DATASET EXCERPT start
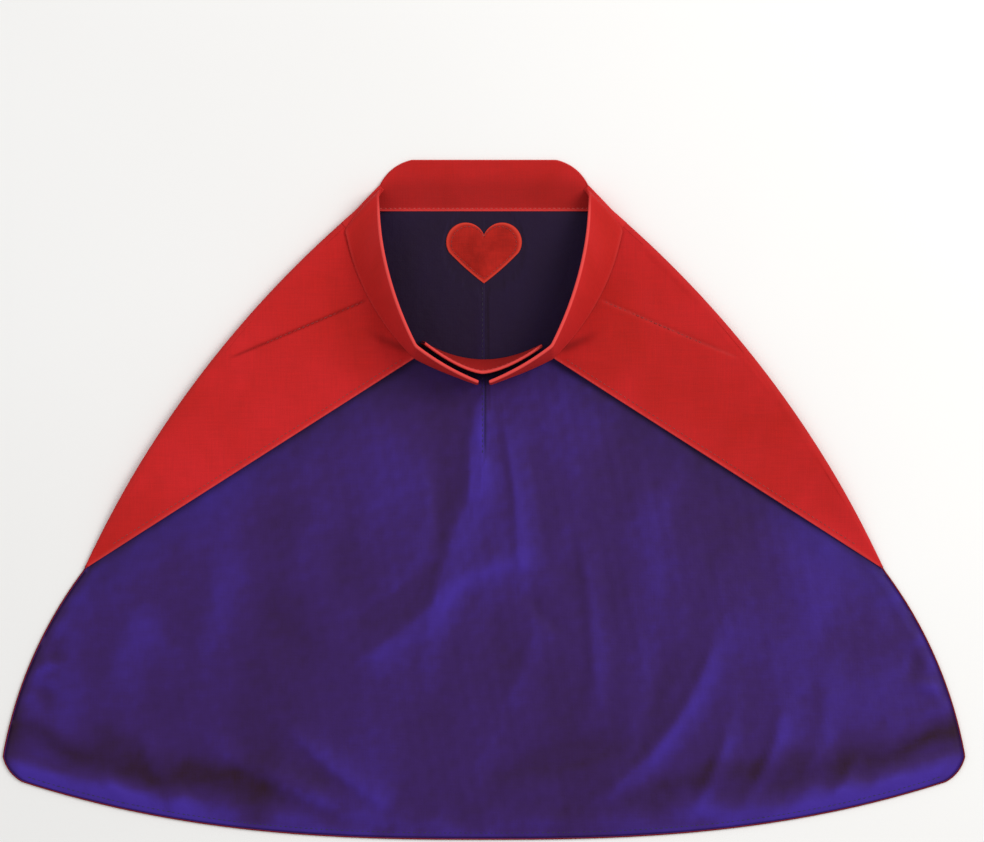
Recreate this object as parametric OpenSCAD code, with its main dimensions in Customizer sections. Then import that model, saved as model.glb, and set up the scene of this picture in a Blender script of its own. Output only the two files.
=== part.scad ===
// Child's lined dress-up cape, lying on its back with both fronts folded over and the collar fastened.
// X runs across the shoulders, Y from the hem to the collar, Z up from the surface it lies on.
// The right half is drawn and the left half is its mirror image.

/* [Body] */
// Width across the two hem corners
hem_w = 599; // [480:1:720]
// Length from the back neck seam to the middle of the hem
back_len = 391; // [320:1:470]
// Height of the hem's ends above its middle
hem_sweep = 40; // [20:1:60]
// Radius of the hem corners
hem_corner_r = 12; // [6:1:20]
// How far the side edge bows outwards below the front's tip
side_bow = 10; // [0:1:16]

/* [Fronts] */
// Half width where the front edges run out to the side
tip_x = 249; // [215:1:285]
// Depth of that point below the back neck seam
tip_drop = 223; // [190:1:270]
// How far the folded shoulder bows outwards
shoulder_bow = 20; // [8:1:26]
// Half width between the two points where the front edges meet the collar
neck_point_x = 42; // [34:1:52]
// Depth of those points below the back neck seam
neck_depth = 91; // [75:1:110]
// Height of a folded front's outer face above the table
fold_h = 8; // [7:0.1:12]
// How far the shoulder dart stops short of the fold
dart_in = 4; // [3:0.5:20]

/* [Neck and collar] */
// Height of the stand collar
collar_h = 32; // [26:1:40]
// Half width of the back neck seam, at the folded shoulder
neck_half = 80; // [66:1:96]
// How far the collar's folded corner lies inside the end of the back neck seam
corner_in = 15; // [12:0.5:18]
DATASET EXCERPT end
— WHAT YOU ARE ASKED TO DO —
Write out the data again, exactly and in full.

— THE REPLY —
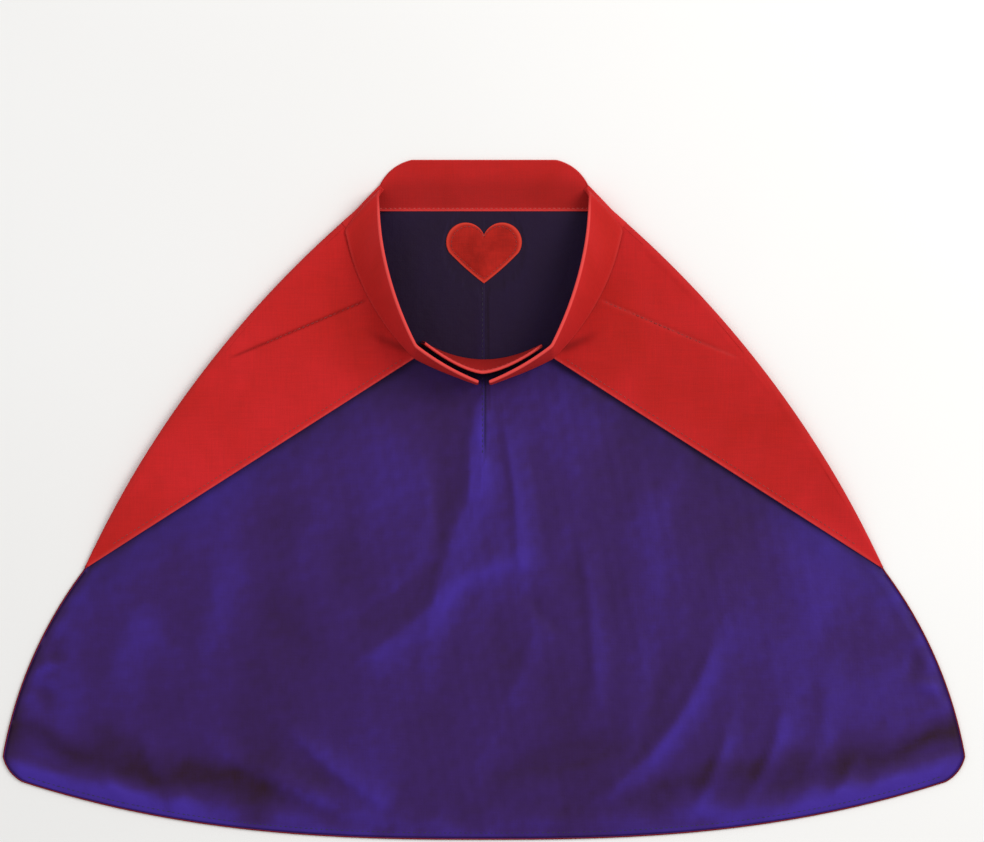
Recreate this object as parametric OpenSCAD code, with its main dimensions in Customizer sections. Then import that model, saved as model.glb, and set up the scene of this picture in a Blender script of its own. Output only the two files.
=== part.scad ===
// Child's lined dress-up cape, lying on its back with both fronts folded over and the collar fastened.
// X runs across the shoulders, Y from the hem to the collar, Z up from the surface it lies on.
// The right half is drawn and the left half is its mirror image.

/* [Body] */
// Width across the two hem corners
hem_w = 599; // [480:1:720]
// Length from the back neck seam to the middle of the hem
back_len = 391; // [320:1:470]
// Height of the hem's ends above its middle
hem_sweep = 40; // [20:1:60]
// Radius of the hem corners
hem_corner_r = 12; // [6:1:20]
// How far the side edge bows outwards below the front's tip
side_bow = 10; // [0:1:16]

/* [Fronts] */
// Half width where the front edges run out to the side
tip_x = 249; // [215:1:285]
// Depth of that point below the back neck seam
tip_drop = 223; // [190:1:270]
// How far the folded shoulder bows outwards
shoulder_bow = 20; // [8:1:26]
// Half width between the two points where the front edges meet the collar
neck_point_x = 42; // [34:1:52]
// Depth of those points below the back neck seam
neck_depth = 91; // [75:1:110]
// Height of a folded front's outer face above the table
fold_h = 8; // [7:0.1:12]
// How far the shoulder dart stops short of the fold
dart_in = 4; // [3:0.5:20]

/* [Neck and collar] */
// Height of the stand collar
collar_h = 32; // [26:1:40]
// Half width of the back neck seam, at the folded shoulder
neck_half = 80; // [66:1:96]
// How far the collar's folded corner lies inside the end of the back neck seam
corner_in = 15; // [12:0.5:18]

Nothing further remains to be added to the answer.